The problem is the Fiesta is more or less anchored to the Pac-10 and Big 12 champions this season. Virtually the only way a spot opens up close to home for the Bulldogs is if one or both of those champions finish high enough to play in the Rose Bowl. Considering the starts by Oregon and Oklahoma, that's a possibility.

But short of that, Fresno most probably will have to play thousands of miles away in New Orleans or South Florida. We're seeing why the BCS commissioners wanted to make it so hard for non-BCS interlopers to qualify for one of their bowls.

In the above scenario, Fresno State would be like the fly in the punch bowl more than an underdog in a BCS bowl. The WAC champion playing in the bosom of SEC football? An already financially strapped Orange Bowl trying to sell Fresno State?

The bowls might have to deal with it. Fresno is on the fast track because, unlike Marshall and Tulane of years past, voters want to rank it high. Those undefeated Thundering Herd and Green Wave teams played unimpressive schedules.

The Bulldogs will reach the top six because they have gone out and sought to play Colorado, Oregon State and Wisconsin. By the time the first BCS poll debuts in mid-October, the Bulldogs are likely to be in the top 10. It won't matter that the remaining WAC schedule includes games against Tulsa, Boise State, Rice and Hawaii.

"We've still got 10 games; it's a long season," Fresno coach Pat Hill said. "But if we keep winning, maybe we could get ourselves in a position where we get to play in a big game.

"That would be a great story."

In other words, the feel-good story of the season will still feel good in November.

Sunshine of their love

Once again, there's no reason to leave the state of Florida on Saturday to get a handle on the college football scene. Can you say showdowns?

Tennessee at Florida: The Vols are in no shape to win in Gainesville for the first time since 1971. The Gators are hitting on all cylinders. Chalk up another SEC East title.

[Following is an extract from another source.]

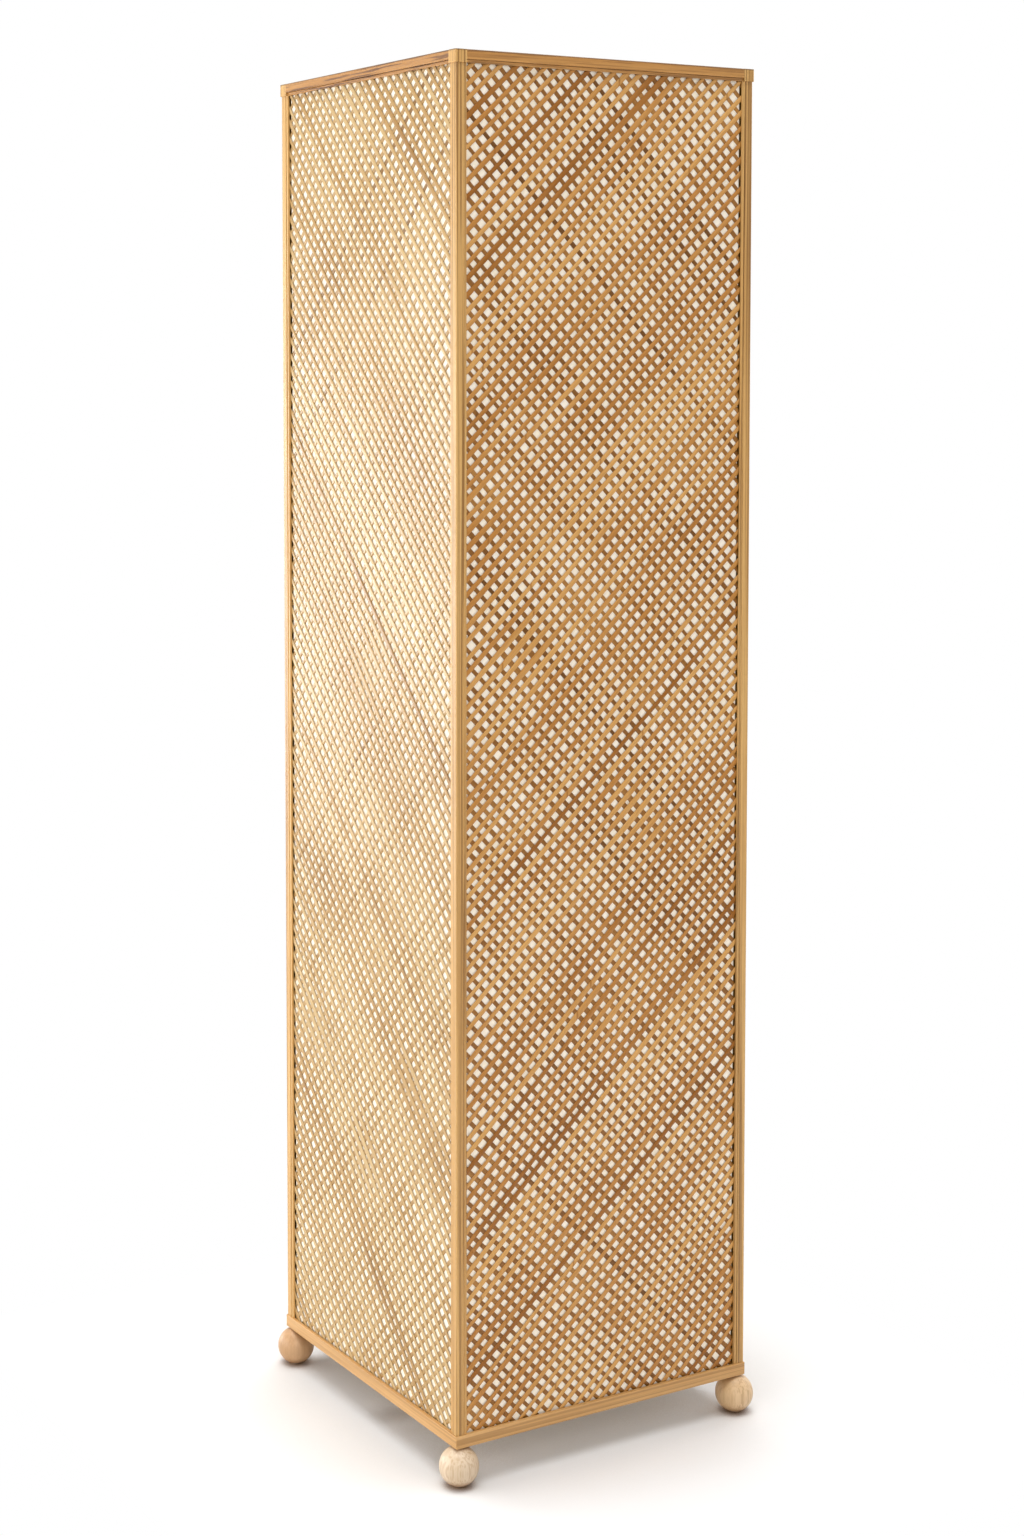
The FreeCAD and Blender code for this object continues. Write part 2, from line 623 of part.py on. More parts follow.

Georgia Tech at Florida State: The Yellow Jackets tuned up for the trip to Tallahassee by sneaking by Navy by 63. Florida State's Chris Rix provided the highlight of the young season with his somersault into the end zone for a touchdown against Alabama-Birmingham.

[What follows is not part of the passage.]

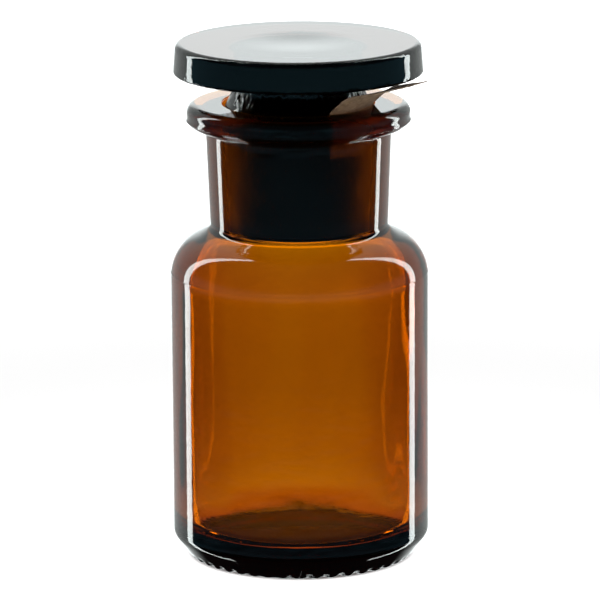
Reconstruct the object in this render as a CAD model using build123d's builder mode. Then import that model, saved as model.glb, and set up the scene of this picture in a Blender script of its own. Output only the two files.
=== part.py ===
from build123d import *
from math import asin, cos, degrees, hypot, radians, tan
import os

# Wide-mouth amber reagent bottle, 50 ml, with a ground-glass stopper and a strip of
# kraft paper that is caught in the joint to keep the stopper from seizing.
# Millimetres, +Z up, origin at the centre of the foot ring, front towards -Y.

# --- bottle, outside ---
body_diameter = 42.0
shoulder_height = 53.9  # where the shoulder would meet the neck without its rounding
mouth_height = 75.0  # plane of the lip's top
shoulder_slope = 14.0  # the shoulder falls away from the neck by this angle
shoulder_radius = 7.4
heel_height = 3.6
heel_inset = 2.7
heel_radius = 2.2
foot_inner_radius = 0.8
neck_root_wall = 3.15  # glass round the bore where the neck leaves the shoulder
neck_top_wall = 2.95
lip_overhang = 3.05
lip_height = 4.2
lip_top_radius = 1.5
lip_under_radius = 1.1
neck_root_radius = 1.0
neck_top_radius = 0.5

# --- bottle, inside ---
wall = 3.0
floor_thickness = 5.0
cavity_rise = 0.1  # the cavity opens out of the bore this far above the shoulder's height
cavity_slope = 36.0  # the cone from the bore out to the wall falls by this angle
cavity_shoulder_radius = 7.5
floor_corner_radius = 2.3
foot_ring_width = 2.8
punt_depth = 1.3
mouth_edge_radius = 0.35
bore_root_radius = 1.5

# --- ground joint, taper 1 in 10 on the diameter ---
joint_diameter = 24.0  # large end of the stopper's plug
joint_length = 20.0
joint_taper = 0.1
joint_depth = 0.6  # large end of the joint, below the lip's top
joint_gap = 0.32  # radial room round the plug, which the strip holds open

# --- stopper ---
disc_diameter = 40.6
disc_thickness = 5.0
disc_draft = 0.4  # the rim leans in by this much towards its top
disc_lift = 4.9  # lip's top to the disc's underside
disc_top_radius = 1.0
disc_edge_radius = 0.45
dish_border = 9.8  # flat rim round the dish
dish_depth = 0.2
throat_inset = 1.7  # the throat is this much narrower than the plug, on the radius
throat_rise = 3.0  # length of the cone from the plug to the throat
plug_chamfer = 0.9
plug_edge_radius = 0.3
plug_shoulder_radius = 1.6
throat_root_radius = 2.0
throat_top_radius = 1.0

# --- paper strip ---
strip_width = 12.4
strip_thickness = 0.14
strip_depth = 7.0  # how far it reaches down into the joint
strip_bearing = -37.0  # direction that it points in, from +X
strip_rise = 43.0  # slope as it leaves the mouth
strip_slope = 14.0  # slope as it passes under the disc's rim
strip_fold_radius = 1.0
strip_bend_radius = 5.0
strip_lip_gap = 0.2  # the fold is this far above the lip's top
strip_overhang = 1.2  # beyond the disc's rim
strip_disc_gap = 0.45  # clear space under the disc's rim

body_r = body_diameter / 2
plug_top = mouth_height - joint_depth
plug_top_r = joint_diameter / 2
disc_under = mouth_height + disc_lift
disc_r = disc_diameter / 2


def plug_radius(z):
    """Radius of the plug's cone at height z."""
    return plug_top_r - (plug_top - z) * joint_taper / 2


def bore_radius(z):
    """Radius of the bore's cone, clear of the plug all round."""
    return plug_radius(z) + joint_gap


def make_bottle():
    """Blown body with a thick pressed base, a waisted neck and a flat rolled lip."""
    foot_r = body_r - heel_inset
    punt_r = foot_r - foot_ring_width
    cavity_r = body_r - wall
    bore_end = shoulder_height + cavity_rise
    lip_base = mouth_height - lip_height
    root_r = bore_radius(shoulder_height) + neck_root_wall
    neck_r = bore_radius(lip_base) + neck_top_wall
    lip_r = neck_r + lip_overhang
    shoulder_edge = shoulder_height - (body_r - root_r) * tan(radians(shoulder_slope))
    bore_end_r = bore_radius(bore_end)
    cavity_edge = bore_end - (cavity_r - bore_end_r) * tan(radians(cavity_slope))
    # Each shoulder's rounding has to end before the one at its neck begins.
    shoulder_run = (body_r - root_r) / cos(radians(shoulder_slope)) - neck_root_radius
    outer_round = min(shoulder_radius, shoulder_run / tan(radians(45 - shoulder_slope / 2)))
    cavity_run = (cavity_r - bore_end_r) / cos(radians(cavity_slope)) - bore_root_radius
    inner_round = min(cavity_shoulder_radius, cavity_run / tan(radians(45 - cavity_slope / 2)))
    with BuildPart() as bottle:
        with BuildSketch(Plane.XZ):
            with BuildLine():
                FilletPolyline(
                    (punt_r, 0),
                    (foot_r, 0),
                    (body_r, heel_height),
                    (body_r, shoulder_edge),
                    (root_r, shoulder_height),
                    (neck_r, lip_base),
                    (lip_r, lip_base),
                    (lip_r, mouth_height),
                    (bore_radius(mouth_height), mouth_height),
                    (bore_end_r, bore_end),
                    (cavity_r, cavity_edge),
                    (cavity_r, floor_thickness),
                    (0, floor_thickness),
                    radius=[
                        foot_inner_radius,
                        heel_radius,
                        outer_round,
                        neck_root_radius,
                        neck_top_radius,
                        lip_under_radius,
                        lip_top_radius,
                        mouth_edge_radius,
                        bore_root_radius,
                        inner_round,
                        floor_corner_radius,
                    ],
                )
                Line((0, floor_thickness), (0, punt_depth))
                punt_sphere_r = (punt_r**2 + punt_depth**2) / (2 * punt_depth)
                RadiusArc((0, punt_depth), (punt_r, 0), punt_sphere_r)
            make_face()
        revolve(axis=Axis.Z)
    bottle.part.label = "bottle"
    export_step(bottle.part, "parts/bottle.step")


def make_stopper():
    """Solid stopper: tapered plug, narrow throat and a flat disc with a dished top."""
    plug_bottom = plug_top - joint_length - plug_chamfer / 2
    chamfer_top = plug_bottom + plug_chamfer
    throat_r = plug_top_r - throat_inset
    throat_z = plug_top + throat_rise
    top = disc_under + disc_thickness
    dish_r = disc_r - dish_border
    with BuildPart() as stopper:
        with BuildSketch(Plane.XZ):
            with BuildLine():
                FilletPolyline(
                    (0, plug_bottom),
                    (plug_radius(chamfer_top) - plug_chamfer, plug_bottom),
                    (plug_radius(chamfer_top), chamfer_top),
                    (plug_top_r, plug_top),
                    (throat_r, throat_z),
                    (throat_r, disc_under),
                    (disc_r, disc_under),
                    (disc_r - disc_draft, top),
                    (dish_r, top),
                    radius=[
                        plug_edge_radius,
                        plug_edge_radius,
                        plug_shoulder_radius,
                        throat_root_radius,
                        throat_top_radius,
                        disc_edge_radius,
                        disc_top_radius,
                    ],
                )
                dish_sphere_r = (dish_r**2 + dish_depth**2) / (2 * dish_depth)
                RadiusArc((dish_r, top), (0, top - dish_depth), dish_sphere_r)
                Line((0, top - dish_depth), (0, plug_bottom))
            make_face()
        revolve(axis=Axis.Z)
    stopper.part.label = "stopper"
    export_step(stopper.part, "parts/stopper.step")


def make_paper_strip():
    """Strip that lies in the joint's gap, turns out over the lip and ends past the disc."""
    bottom = mouth_height - strip_depth
    bottom_r = plug_radius(bottom) + joint_gap / 2
    fold_z = mouth_height + strip_lip_gap
    fold_r = plug_radius(fold_z) + joint_gap / 2
    rise = tan(radians(strip_rise))
    climb = tan(radians(strip_slope))
    # The run out of the mouth meets the run that passes under the disc's rim.
    rim_z = disc_under - strip_disc_gap
    bend_r = (rim_z - climb * disc_r - fold_z + rise * fold_r) / (rise - climb)
    bend_z = fold_z + rise * (bend_r - fold_r)
    reach = disc_r + strip_overhang
    end_r = hypot(reach, strip_width / 2) + 1
    end_z = bend_z + climb * (end_r - bend_r)
    half_turn = degrees(asin(strip_width / 2 / (bottom_r - strip_thickness))) + 2
    first_side = Plane.XZ.rotated((0, 0, strip_bearing - half_turn))
    with BuildPart() as paper_strip:
        with BuildSketch(first_side):
            with BuildLine():
                FilletPolyline(
                    (bottom_r, bottom),
                    (fold_r, fold_z),
                    (bend_r, bend_z),
                    (end_r, end_z),
                    radius=[strip_fold_radius, strip_bend_radius],
                )
                offset(amount=strip_thickness / 2, side=Side.BOTH)
            make_face()
        revolve(axis=Axis.Z, revolution_arc=2 * half_turn)
        with Locations(Location((0, 0, bottom - 1), (0, 0, strip_bearing))):
            Box(
                reach,
                strip_width,
                end_z - bottom + 3,
                align=(Align.MIN, Align.CENTER, Align.MIN),
                mode=Mode.INTERSECT,
            )
    paper_strip.part.label = "paper_strip"
    export_step(paper_strip.part, "parts/paper_strip.step")


os.makedirs("parts", exist_ok=True)
make_bottle()
make_stopper()
make_paper_strip()
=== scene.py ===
import math

import bpy
import numpy as np
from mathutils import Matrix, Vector, noise


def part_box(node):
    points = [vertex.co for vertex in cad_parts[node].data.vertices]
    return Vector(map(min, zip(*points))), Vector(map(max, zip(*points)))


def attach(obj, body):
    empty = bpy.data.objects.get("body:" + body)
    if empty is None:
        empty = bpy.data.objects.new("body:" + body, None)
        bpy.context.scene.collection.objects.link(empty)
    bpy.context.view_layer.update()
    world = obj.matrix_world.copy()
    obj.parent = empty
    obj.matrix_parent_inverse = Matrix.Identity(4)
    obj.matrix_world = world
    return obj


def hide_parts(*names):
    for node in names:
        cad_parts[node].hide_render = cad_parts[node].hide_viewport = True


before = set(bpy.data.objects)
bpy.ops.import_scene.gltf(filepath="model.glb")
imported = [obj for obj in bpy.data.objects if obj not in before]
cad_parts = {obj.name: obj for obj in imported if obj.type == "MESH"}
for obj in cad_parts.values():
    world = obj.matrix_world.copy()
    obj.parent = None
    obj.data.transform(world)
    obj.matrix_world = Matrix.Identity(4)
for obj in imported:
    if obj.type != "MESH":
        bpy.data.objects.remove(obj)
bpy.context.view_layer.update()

# An amber reagent bottle with a ground stopper and a strip of kraft paper in the joint.
# Metres, in the CAD model's frame: +Z up, the foot ring on z = 0, the front towards -Y.

MM = 0.001

# --- what the frame gives ---
bottle_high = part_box("bottle")[1]
stopper_low, stopper_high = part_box("stopper")
body_r = bottle_high.x
mouth_z = bottle_high.z
top_z = stopper_high.z
plug_z = stopper_low.z

# --- the bottle's other sizes ---
shoulder_z = 53.9 * MM
shoulder_fall = math.tan(math.radians(14))
heel_z = 3.6 * MM
foot_r = body_r - 2.7 * MM
punt_r = foot_r - 2.8 * MM
punt_depth = 1.3 * MM
lip_z = mouth_z - 4.2 * MM
cavity_r = body_r - 3.0 * MM
cavity_fall = math.tan(math.radians(36))
floor_z = 5.0 * MM
bore_end = shoulder_z + 0.1 * MM
neck_root_wall = 3.15 * MM
neck_top_wall = 2.95 * MM
lip_overhang = 3.05 * MM
seam_z = 47.3 * MM  # the mould's parting line

# --- the bottle's roundings, up the outside and down the inside ---
foot_round = 0.8 * MM
heel_round = 2.2 * MM
shoulder_round = 7.4 * MM
neck_root_round = 1.0 * MM
neck_top_round = 0.5 * MM
lip_under_round = 1.1 * MM
lip_top_round = 1.5 * MM
mouth_round = 0.35 * MM
bore_end_round = 1.5 * MM
cavity_round = 7.5 * MM
floor_round = 2.3 * MM

# --- the joint and the stopper ---
joint_top_z = mouth_z - 0.6 * MM
joint_top_r = 12.0 * MM
joint_gap = 0.32 * MM
joint_lean = 0.05
bore_ground_top = mouth_z - 0.5 * MM
bore_ground_end = joint_top_z - 19.5 * MM
plug_chamfer = 0.9 * MM
plug_ground_end = plug_z + 0.8 * MM
throat_r = 10.3 * MM
throat_z = joint_top_z + 3.0 * MM
disc_r = 20.3 * MM
disc_draft = 0.4 * MM
disc_thickness = 5.0 * MM
disc_under = top_z - disc_thickness
dish_r = 10.5 * MM
dish_depth = 0.2 * MM

# --- the stopper's roundings, from the plug's end up ---
plug_round = 0.3 * MM
plug_shoulder_round = 1.6 * MM
throat_root_round = 2.0 * MM
throat_top_round = 1.0 * MM
disc_under_round = 0.45 * MM
disc_top_round = 1.0 * MM

# --- the strip, in the plane through the axis as in the CAD model ---
strip_width = 12.4 * MM
strip_thickness = 0.14 * MM
strip_bottom = mouth_z - 7.0 * MM
strip_bearing = math.radians(-37)
strip_reach = disc_r + 1.2 * MM
strip_rise = math.tan(math.radians(43))  # slope out of the mouth
strip_climb = math.tan(math.radians(14))  # slope under the disc's rim
strip_lip_gap = 0.2 * MM
strip_disc_gap = 0.45 * MM
strip_fold_round = 1.0 * MM
strip_bend_round = 5.0 * MM

# --- the grains of the glass: height, size across, size along, and the noise's seed ---
wall_wave = (0.22 * MM, 5.5 * MM, 24 * MM, 3.1)
wall_streak = (0.05 * MM, 2.2 * MM, 16 * MM, 7.7)
floor_ripple = (0.025 * MM, 2.2 * MM, 2 * MM, 1.3)
skin_wave = (0.02 * MM, 7 * MM, 16 * MM, 5.5)
skin_crease = (0.008 * MM, 2.5 * MM, 0.8 * MM, 9.4)
lip_crease = (0.05 * MM, 3 * MM, 0.55 * MM, 2.2)
lip_wave = (0.04 * MM, 6 * MM, 0.6 * MM, 6.6)
rim_crinkle = (0.020 * MM, 0.8 * MM, 0.6 * MM, 2.9)
rim_crease = (0.010 * MM, 2.4 * MM, 0.5 * MM, 6.1)
throat_flute = (0.16 * MM, 0.5 * MM, 1.6 * MM, 4.3)
underside_wave = (0.012 * MM, 2 * MM, 2 * MM, 8.8)
cavity_inset = 0.35 * MM  # the waves swing about a line this far inside the CAD model's cavity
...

Washington at Miami: The Huskies were the only thing that kept Miami out of the national championship game last year. How sweet it would be for the 'Canes to get revenge.

Scoping the nation

  • As is usually the case, the pickings tend to get slim near the bottom of the Non-BCS top 10. The pretenders start to filter out. The contenders are hitting their heads against that glass ceiling that keeps them out of the BCS. But Rice deserves special mention at No. 10 in the Non-BCS ratings this week. After defeating Duke 15-13, the Owls have started 2-0 for the first time since 1991 and only the second time in the last 28 years. Typically, Ken Hatfield's bunch played gutsy. They scored touchdowns on the opening possession of each half and then hung on. Rice was outgained 328-270 but stopped the Blue Devils on a late two-point conversion try. Rice's victories have come over rival Houston and Duke, which lost for the 14th consecutive time. That's the longest streak in I-A. How much Rice can college football stomach? Let's just say the banquet ends this week. The Owls travel to Nebraska for one of those pat-'em-on-the-head, nuke-'em-back-to-the-Stone-Age routes. At least that's what the menu says.
  • The biggest upset of the day was not Fresno over Wisconsin, it was South Florida over Pittsburgh. The Bulls, in their first year in I-A, ran out to a 28-7 lead and beat the Panthers 35-26. With Biletnikoff Award winner Antonio Bryant on the sidelines, South Florida receiver DeAndrew Rubin might have announced himself as the best receiver in the country. Rubin caught 11 passes for 144 yards. In two games he has 14 catches for 265 yards. Rubin played most of the game with a turf toe injury suffered in the second quarter. "He could hardly walk," coach Jim Leavitt said. But Rubin did catch a short slant pass that turned into a 53-yard gain setting up the Bulls' clinching touchdown. Conference USA might want to reconsider waiting until admitting South Florida in 2003. It seems ready now.
  • Iowa has grabbed control of the early MAC lead beating Kent State and Miami (Ohio) in its first two games.
  • Central Michigan's James King tied an NCAA record by blocking four punts against Michigan State. Two were returned for touchdowns.
  • Thank the recruiting coordinator for Washington's Omar Lowe. The Huskies defensive back's two touchdowns were the difference in the Washington's 23-18 victory over Michigan. Lowe returned a blocked field goal 77 yards, then returned a John Navarre interception 21 yards for a touchdown. The rest of the "offense" generated only 268 yards and no touchdowns for the Huskies.
  • It's amazing how much hype some of the mid-level SEC games receive, but South Carolina's 14-9 victory at Georgia was huge for Lou Holtz and the Gamecocks. Phil Petty's touchdown pass with 1:22 left boosted South Carolina to their biggest victory in the Holtz era. Holtz said before the season that sustaining the excellence produced in last year's 8-4 season was the key. In three short seasons, Holtz has gotten the Gamecocks (2-0) competitive -- for the long term.
  • Falling: Big Ten -- again. Two powers, Wisconsin and Michigan, get nicked. Indiana gets embarrassed.
  • Rising: Pac-10. The Left Coast boys go 8-2. Only Southern California (to Kansas State) and Cal (to BYU) lost.